“Come to terms with death. Thereafter, anything is possible.”
~ Albert Camus
In A Man’s Search for Meaning, one of the main themes proposed by Viktor Frankl in his theory of logotherapy was the idea that one’s search meaning in life is the primary motivational force in life. It is important to acknowledge that the temporal limitation of life is an integral component to such a force: the meaning to human life is predicated on an inevitable death. It is really this inevitable, looming death that truly motivates us, that provides the impetus for all human endeavour. Our consciousness of death, despite our best attempts to ignore it, is what propels us to create and act in the world; it alone gives meaning to every moment through the mere fact that it could be your last. We no longer are forced to confront death anymore: the death of our fellow humans largely happen in hospitals; the food we eat is processed in farms and factories far away from our own homes. This dissociation from the process of death leads one to grow up without ever needing to truly contemplate the limitations of our existence. This possibly adds to the shock and grief felt when we inevitably lose those close to us.

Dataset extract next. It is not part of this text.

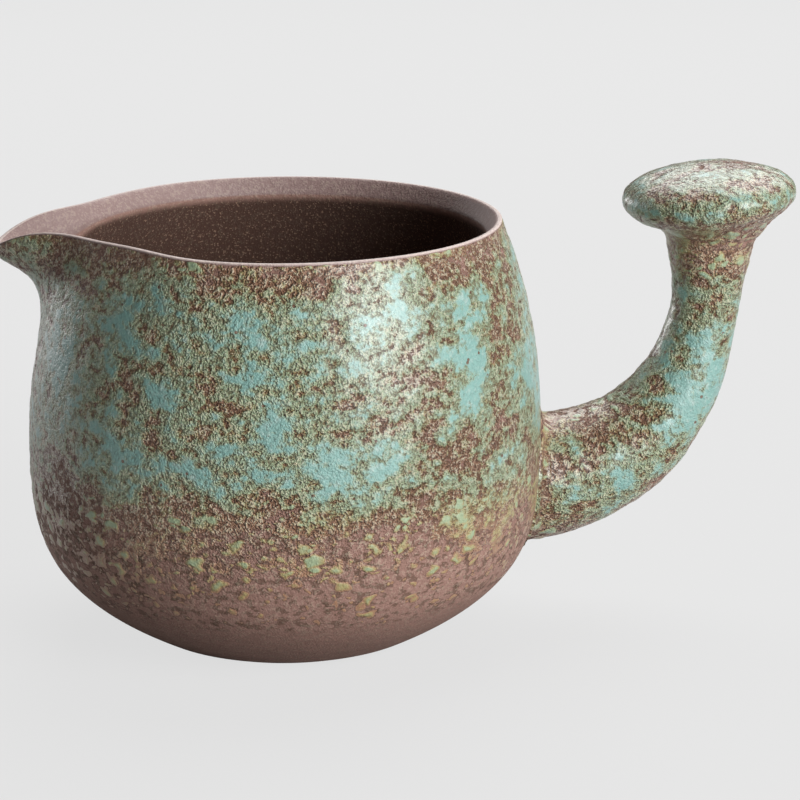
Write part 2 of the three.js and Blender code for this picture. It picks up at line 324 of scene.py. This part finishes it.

“We are all part of the brotherhood and sisterhood of death.”
~ Robert Greene
Instead of ignoring this universal truth, we should use our impending death to stir us into action, to create a sense of urgency to live the life of your dreams. Such an appreciation for death will allow you to fully appreciate life. All of us will perish sooner or later, including your friends, and including your enemies. Use this realization to develop and harness your empathy for others, to see the vulnerabilities in every individual. When one lives in such a manner, life becomes a great adventure: your trials are temporary and only serve to strengthen you, your joys are short-lived and all the more sweeter for it. The acknowledgement of the nearness of death is freeing.
“The fear of death follows from the fear of life. A man who lives fully is prepared to die at any time.”